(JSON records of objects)
────

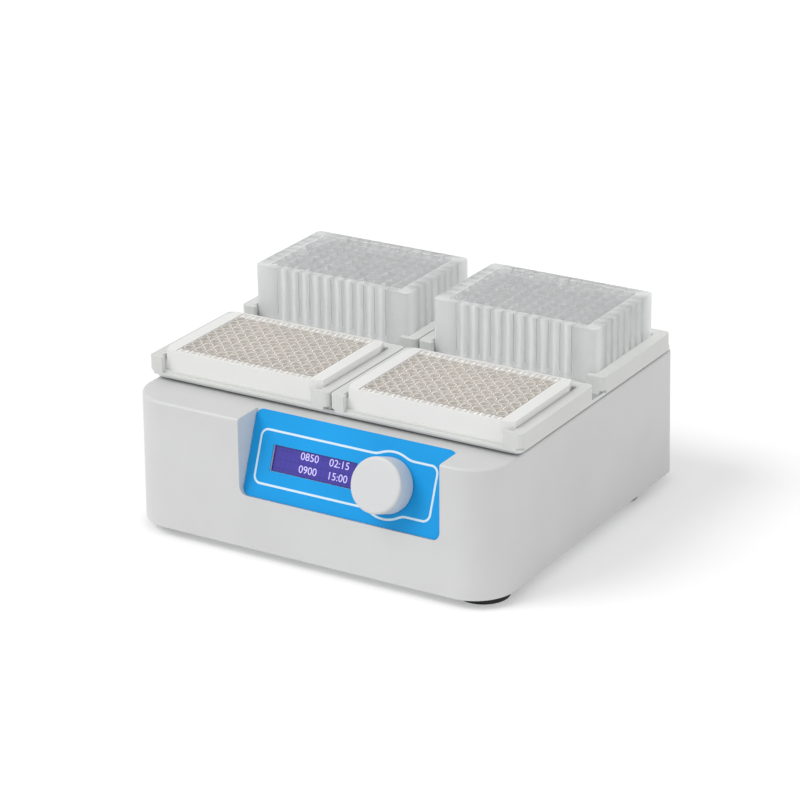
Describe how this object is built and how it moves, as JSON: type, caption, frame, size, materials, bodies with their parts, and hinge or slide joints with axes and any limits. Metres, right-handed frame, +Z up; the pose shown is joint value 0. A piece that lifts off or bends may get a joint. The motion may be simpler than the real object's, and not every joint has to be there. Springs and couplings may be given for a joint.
{
  "type": "microplate shaker",
  "caption": "Bench-top microplate shaker: boxy housing on rubber feet with an inclined panel, display and knob, an orbiting platform with tray holders, and low and deep well plates in them",
  "frame": {"origin": "midway between the knob's front and the rear wall and between the sides, on the surface that the feet stand on", "axes": "+X to the right seen from the panel, +Y to the back, +Z up"},
  "size_m": [0.2924, 0.2752, 0.1465],
  "materials": {
    "housing": "fine satin",
    "overlay": "printed film",
    "display": "clear window",
    "sheet": "plated sheet",
    "board": "circuit board",
    "screw": "zinc plated",
    "black_plastic": "moulded",
    "shaft": "ground",
    "knob": "satin",
    "rubber": "matt",
    "aluminium": "satin",
    "painted_can": "black",
    "iron": "plain",
    "holder": "moulded",
    "plate_frame": "opaque white",
    "strip": "clear polystyrene",
    "deep_plate": "translucent polypropylene",
    "brass": "plated",
    "fuse_glass": "clear"
  },
  "bodies": {
    "housing": {"housing_shell": "housing", "panel_overlay": "overlay", "display_glass": "display", "display_bezel": "sheet", "display_board": "board", "display_screws": "screw", "encoder_body": "sheet", "encoder_nut": "screw", "encoder_board": "board", "base_plate": "sheet", "feet": "rubber", "foot_bolts": "screw", "foot_nuts": "screw", "pillars": "sheet", "deck_plate": "aluminium", "chassis_screws": "screw", "motor_can": "painted_can", "motor_front": "aluminium", "motor_stator": "iron", "crank_blocks": "aluminium", "power_board": "board", "control_board": "board", "board_posts": "black_plastic", "power_parts": "black_plastic", "control_parts": "black_plastic", "inlet_body": "black_plastic", "inlet_blades": "brass", "switch_body": "black_plastic"},
    "drive": {"drive_shaft": "shaft", "motor_rotor": "iron", "counterweight": "iron"},
    "platform": {"platform_plate": "aluminium", "bearing_cups": "aluminium", "holder_front_left": "holder", "holder_front_right": "holder", "holder_rear_left": "holder", "holder_rear_right": "holder", "holder_screws": "screw"},
    "low_left": {"low_plate_left_frame": "plate_frame", "low_plate_left_strips": "strip"},
    "low_right": {"low_plate_right_frame": "plate_frame", "low_plate_right_strips": "strip"},
    "deep_left": {"deep_plate_left": "deep_plate"},
    "deep_right": {"deep_plate_right": "deep_plate"},
    "encoder": {"encoder_rotor": "black_plastic"},
    "knob": {"knob_shaft": "shaft", "knob": "knob"},
    "rocker": {"switch_rocker": "black_plastic"},
    "drawer": {"fuse_drawer": "black_plastic", "fuse": "fuse_glass"},
    "crank_left_front": {"crank_left_front": "shaft"},
    "crank_right_front": {"crank_right_front": "shaft"},
    "crank_left_rear": {"crank_left_rear": "shaft"},
    "crank_right_rear": {"crank_right_rear": "shaft"}
  },
  "joints": [
    {"name": "drive_turn", "type": "hinge", "parent": "housing", "child": "drive", "pos_m": [0, 0.0172, 0.06], "axis": [0, 0, 1], "continuous": true},
    {"name": "platform_orbit", "type": "hinge", "parent": "drive", "child": "platform", "pos_m": [0, 0.0187, 0.095], "axis": [0, 0, 1], "continuous": true},
    {"name": "crank_left_front_turn", "type": "hinge", "parent": "housing", "child": "crank_left_front", "pos_m": [-0.108, -0.0628, 0.08], "axis": [0, 0, 1], "continuous": true},
    {"name": "crank_right_front_turn", "type": "hinge", "parent": "housing", "child": "crank_right_front", "pos_m": [0.108, -0.0628, 0.08], "axis": [0, 0, 1], "continuous": true},
    {"name": "crank_left_rear_turn", "type": "hinge", "parent": "housing", "child": "crank_left_rear", "pos_m": [-0.108, 0.0972, 0.08], "axis": [0, 0, 1], "continuous": true},
    {"name": "crank_right_rear_turn", "type": "hinge", "parent": "housing", "child": "crank_right_rear", "pos_m": [0.108, 0.0972, 0.08], "axis": [0, 0, 1], "continuous": true},
    {"name": "low_left_lift", "type": "slide", "parent": "platform", "child": "low_left", "axis": [0, 0, 1], "range_m": [0, 0.06]},
    {"name": "low_right_lift", "type": "slide", "parent": "platform", "child": "low_right", "axis": [0, 0, 1], "range_m": [0, 0.06]},
    {"name": "deep_left_lift", "type": "slide", "parent": "platform", "child": "deep_left", "axis": [0, 0, 1], "range_m": [0, 0.06]},
    {"name": "deep_right_lift", "type": "slide", "parent": "platform", "child": "deep_right", "axis": [0, 0, 1], "range_m": [0, 0.06]},
    {"name": "encoder_turn", "type": "hinge", "parent": "housing", "child": "encoder", "pos_m": [0.0583, -0.11448, 0.07011], "axis": [0, -0.9323, 0.3616], "continuous": true},
    {"name": "knob_press", "type": "slide", "parent": "encoder", "child": "knob", "axis": [0, 0.9323, -0.3616], "range_m": [0, 0.0006], "stiffness_N_per_m": 800, "springref_m": -0.0006},
    {"name": "rocker_tip", "type": "hinge", "parent": "housing", "child": "rocker", "pos_m": [-0.062, 0.1311, 0.038], "axis": [1, 0, 0], "range_deg": [-9, 9]},
    {"name": "drawer_pull", "type": "slide", "parent": "housing", "child": "drawer", "axis": [0, 1, 0], "range_m": [0, 0.024]}
  ],
  "couplings": [
    {"joint": "platform_orbit", "follows": "drive_turn", "ratio": -1},
    {"joint": "crank_left_front_turn", "follows": "drive_turn", "ratio": 1},
    {"joint": "crank_right_front_turn", "follows": "drive_turn", "ratio": 1},
    {"joint": "crank_left_rear_turn", "follows": "drive_turn", "ratio": 1},
    {"joint": "crank_right_rear_turn", "follows": "drive_turn", "ratio": 1}
  ]
}
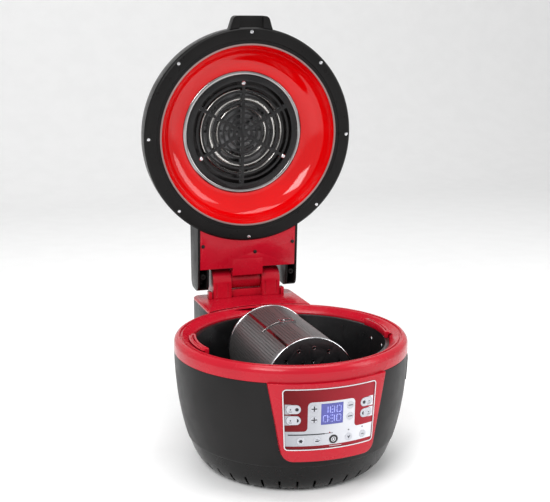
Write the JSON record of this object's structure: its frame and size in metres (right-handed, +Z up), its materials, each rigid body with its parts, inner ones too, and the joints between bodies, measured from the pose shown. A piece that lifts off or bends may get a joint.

────

• EXERCISE AIM: Extract each line from the listing above, please, and repeat it exactly.

• TASK SOLUTION:
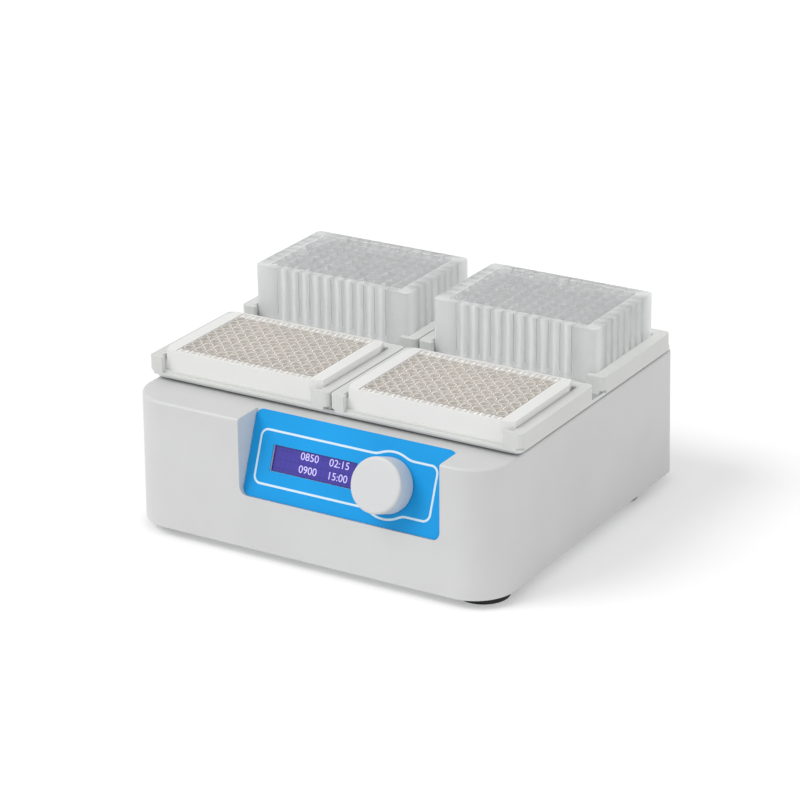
Describe how this object is built and how it moves, as JSON: type, caption, frame, size, materials, bodies with their parts, and hinge or slide joints with axes and any limits. Metres, right-handed frame, +Z up; the pose shown is joint value 0. A piece that lifts off or bends may get a joint. The motion may be simpler than the real object's, and not every joint has to be there. Springs and couplings may be given for a joint.
{
  "type": "microplate shaker",
  "caption": "Bench-top microplate shaker: boxy housing on rubber feet with an inclined panel, display and knob, an orbiting platform with tray holders, and low and deep well plates in them",
  "frame": {"origin": "midway between the knob's front and the rear wall and between the sides, on the surface that the feet stand on", "axes": "+X to the right seen from the panel, +Y to the back, +Z up"},
  "size_m": [0.2924, 0.2752, 0.1465],
  "materials": {
    "housing": "fine satin",
    "overlay": "printed film",
    "display": "clear window",
    "sheet": "plated sheet",
    "board": "circuit board",
    "screw": "zinc plated",
    "black_plastic": "moulded",
    "shaft": "ground",
    "knob": "satin",
    "rubber": "matt",
    "aluminium": "satin",
    "painted_can": "black",
    "iron": "plain",
    "holder": "moulded",
    "plate_frame": "opaque white",
    "strip": "clear polystyrene",
    "deep_plate": "translucent polypropylene",
    "brass": "plated",
    "fuse_glass": "clear"
  },
  "bodies": {
    "housing": {"housing_shell": "housing", "panel_overlay": "overlay", "display_glass": "display", "display_bezel": "sheet", "display_board": "board", "display_screws": "screw", "encoder_body": "sheet", "encoder_nut": "screw", "encoder_board": "board", "base_plate": "sheet", "feet": "rubber", "foot_bolts": "screw", "foot_nuts": "screw", "pillars": "sheet", "deck_plate": "aluminium", "chassis_screws": "screw", "motor_can": "painted_can", "motor_front": "aluminium", "motor_stator": "iron", "crank_blocks": "aluminium", "power_board": "board", "control_board": "board", "board_posts": "black_plastic", "power_parts": "black_plastic", "control_parts": "black_plastic", "inlet_body": "black_plastic", "inlet_blades": "brass", "switch_body": "black_plastic"},
    "drive": {"drive_shaft": "shaft", "motor_rotor": "iron", "counterweight": "iron"},
    "platform": {"platform_plate": "aluminium", "bearing_cups": "aluminium", "holder_front_left": "holder", "holder_front_right": "holder", "holder_rear_left": "holder", "holder_rear_right": "holder", "holder_screws": "screw"},
    "low_left": {"low_plate_left_frame": "plate_frame", "low_plate_left_strips": "strip"},
    "low_right": {"low_plate_right_frame": "plate_frame", "low_plate_right_strips": "strip"},
    "deep_left": {"deep_plate_left": "deep_plate"},
    "deep_right": {"deep_plate_right": "deep_plate"},
    "encoder": {"encoder_rotor": "black_plastic"},
    "knob": {"knob_shaft": "shaft", "knob": "knob"},
    "rocker": {"switch_rocker": "black_plastic"},
    "drawer": {"fuse_drawer": "black_plastic", "fuse": "fuse_glass"},
    "crank_left_front": {"crank_left_front": "shaft"},
    "crank_right_front": {"crank_right_front": "shaft"},
    "crank_left_rear": {"crank_left_rear": "shaft"},
    "crank_right_rear": {"crank_right_rear": "shaft"}
  },
  "joints": [
    {"name": "drive_turn", "type": "hinge", "parent": "housing", "child": "drive", "pos_m": [0, 0.0172, 0.06], "axis": [0, 0, 1], "continuous": true},
    {"name": "platform_orbit", "type": "hinge", "parent": "drive", "child": "platform", "pos_m": [0, 0.0187, 0.095], "axis": [0, 0, 1], "continuous": true},
    {"name": "crank_left_front_turn", "type": "hinge", "parent": "housing", "child": "crank_left_front", "pos_m": [-0.108, -0.0628, 0.08], "axis": [0, 0, 1], "continuous": true},
    {"name": "crank_right_front_turn", "type": "hinge", "parent": "housing", "child": "crank_right_front", "pos_m": [0.108, -0.0628, 0.08], "axis": [0, 0, 1], "continuous": true},
    {"name": "crank_left_rear_turn", "type": "hinge", "parent": "housing", "child": "crank_left_rear", "pos_m": [-0.108, 0.0972, 0.08], "axis": [0, 0, 1], "continuous": true},
    {"name": "crank_right_rear_turn", "type": "hinge", "parent": "housing", "child": "crank_right_rear", "pos_m": [0.108, 0.0972, 0.08], "axis": [0, 0, 1], "continuous": true},
    {"name": "low_left_lift", "type": "slide", "parent": "platform", "child": "low_left", "axis": [0, 0, 1], "range_m": [0, 0.06]},
    {"name": "low_right_lift", "type": "slide", "parent": "platform", "child": "low_right", "axis": [0, 0, 1], "range_m": [0, 0.06]},
    {"name": "deep_left_lift", "type": "slide", "parent": "platform", "child": "deep_left", "axis": [0, 0, 1], "range_m": [0, 0.06]},
    {"name": "deep_right_lift", "type": "slide", "parent": "platform", "child": "deep_right", "axis": [0, 0, 1], "range_m": [0, 0.06]},
    {"name": "encoder_turn", "type": "hinge", "parent": "housing", "child": "encoder", "pos_m": [0.0583, -0.11448, 0.07011], "axis": [0, -0.9323, 0.3616], "continuous": true},
    {"name": "knob_press", "type": "slide", "parent": "encoder", "child": "knob", "axis": [0, 0.9323, -0.3616], "range_m": [0, 0.0006], "stiffness_N_per_m": 800, "springref_m": -0.0006},
    {"name": "rocker_tip", "type": "hinge", "parent": "housing", "child": "rocker", "pos_m": [-0.062, 0.1311, 0.038], "axis": [1, 0, 0], "range_deg": [-9, 9]},
    {"name": "drawer_pull", "type": "slide", "parent": "housing", "child": "drawer", "axis": [0, 1, 0], "range_m": [0, 0.024]}
  ],
  "couplings": [
    {"joint": "platform_orbit", "follows": "drive_turn", "ratio": -1},
    {"joint": "crank_left_front_turn", "follows": "drive_turn", "ratio": 1},
    {"joint": "crank_right_front_turn", "follows": "drive_turn", "ratio": 1},
    {"joint": "crank_left_rear_turn", "follows": "drive_turn", "ratio": 1},
    {"joint": "crank_right_rear_turn", "follows": "drive_turn", "ratio": 1}
  ]
}
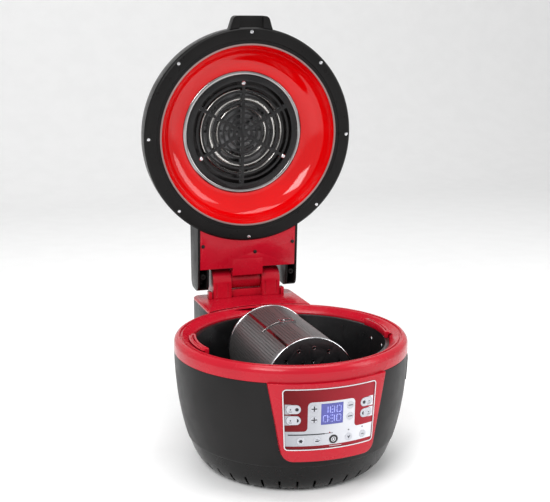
Write the JSON record of this object's structure: its frame and size in metres (right-handed, +Z up), its materials, each rigid body with its parts, inner ones too, and the joints between bodies, measured from the pose shown. A piece that lifts off or bends may get a joint.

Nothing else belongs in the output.